American University's Robert Pastor, a co-chair of the CFR blue ribbon committee, authored "Building a North American Community," in which he called for the creation of a North American Commission, a North American Parliament and a North American Court on Trade and Investment.
The language of the documents declaring "A New Border Vision" with Mexico and Canada could easily have been lifted directly from the CFR report or Robert Pastor's book.
The foreword of the 2005 CFR report "Building a North American Community," called for the "establishment by 2010 of a North American economic and security perimeter, the boundaries of which would be defined by a common external tariff and an outer security perimeter."
CTV News reported that the language of the draft agreement specified that "A New Border Vision" for the U.S. and Canada would involve "a perimeter approach to security, working together within, at, and away from the borders of our two countries in a way that supports economic competitiveness, job creation and prosperity, and in a partnership to enhance our security and accelerate the legitimate flow of people and goods between our two countries."
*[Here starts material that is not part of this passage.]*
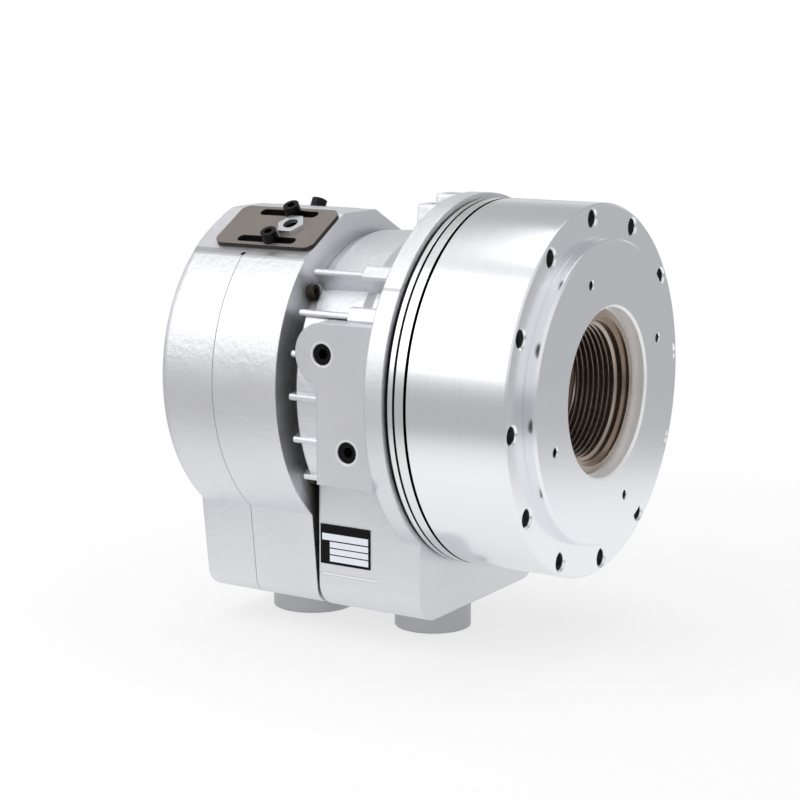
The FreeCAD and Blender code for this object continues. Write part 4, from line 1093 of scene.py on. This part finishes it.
FINISHES = {
    "turned_alloy": Finish("turned_alloy", (0.90, 0.915, 0.945), 1.0, 0.20, Pattern.TURNED,
                           relief=0.000010, spread=0.08, corner=0.0005, crevice=0.45),
    "turned_steel": Finish("turned_steel", (0.84, 0.845, 0.86), 1.0, 0.22, Pattern.TURNED,
                           relief=0.000008, spread=0.08, corner=0.0004, crevice=0.45),
    "rod_steel": Finish("rod_steel", (0.52, 0.44, 0.38), 1.0, 0.27, Pattern.ROD,
                        relief=0.000004, spread=0.08, corner=0.0003, crevice=0.40),
    "bearing_steel": Finish("bearing_steel", (0.75, 0.75, 0.76), 1.0, 0.14, Pattern.PLAIN,
                            relief=0.0000005, spread=0.04),
    "casting": Finish("casting", (0.86, 0.863, 0.90), 0.88, 0.42, Pattern.CAST,
                      relief=0.00022, spread=0.12, corner=0.0010, crevice=0.50),
    "black_screw": Finish("black_screw", (0.008, 0.008, 0.009), 0.80, 0.32, Pattern.BLACKENED,
                          relief=0.00001, spread=0.12, corner=0.0003, gloss=0.35),
    "plated_insert": Finish("plated_insert", (0.90, 0.92, 0.96), 0.9, 0.26, Pattern.PLAIN,
                            relief=0.000004, spread=0.08, corner=0.0005),
    "plate_sheet": Finish("plate_sheet", (0.265, 0.235, 0.215), 0.55, 0.42, Pattern.SHEET,
                          relief=0.000006, spread=0.10, corner=0.0005),
    "seal_rubber": Finish("seal_rubber", (0.02, 0.02, 0.022), 0.0, 0.6, Pattern.PLAIN,
                          relief=0.00001, spread=0.10),
    "label_plate": Finish("label_plate", (0.86, 0.89, 0.95), 0.35, 0.40, Pattern.LABEL,
                          gloss=0.2),
}


def main() -> None:
    """Build the looks, one sub-assembly after another."""
    logging.basicConfig(level=logging.INFO)
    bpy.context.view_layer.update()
    slots = {row["node"]: row["material_slot"] for row in frame["record"]["subparts"]}
    finisher = Finisher(FINISHES)
    for kind in (Rotor, PistonUnit, Distributor, Collector, SensorPlates):
        unit = kind(finisher)
        unit.build()
        unit.dress(slots)
    Studio(StudioPlan(), Optics()).build()


if __name__ == "__main__":
    main()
Similarly, the U.S. State Department fact sheet calling for "A New Border Vision" with Mexico specified five areas of "joint border management, co-responsibility for cross-border crime, and shared commitment to the efficient flow of legal commerce and travel," namely: enhancing public safety, securing flows of people and goods, expediting legitimate commerce and travel, engaging border communities and setting policy.
Did anyone read anything there that sounded like it is in OUR (We the People) best interest?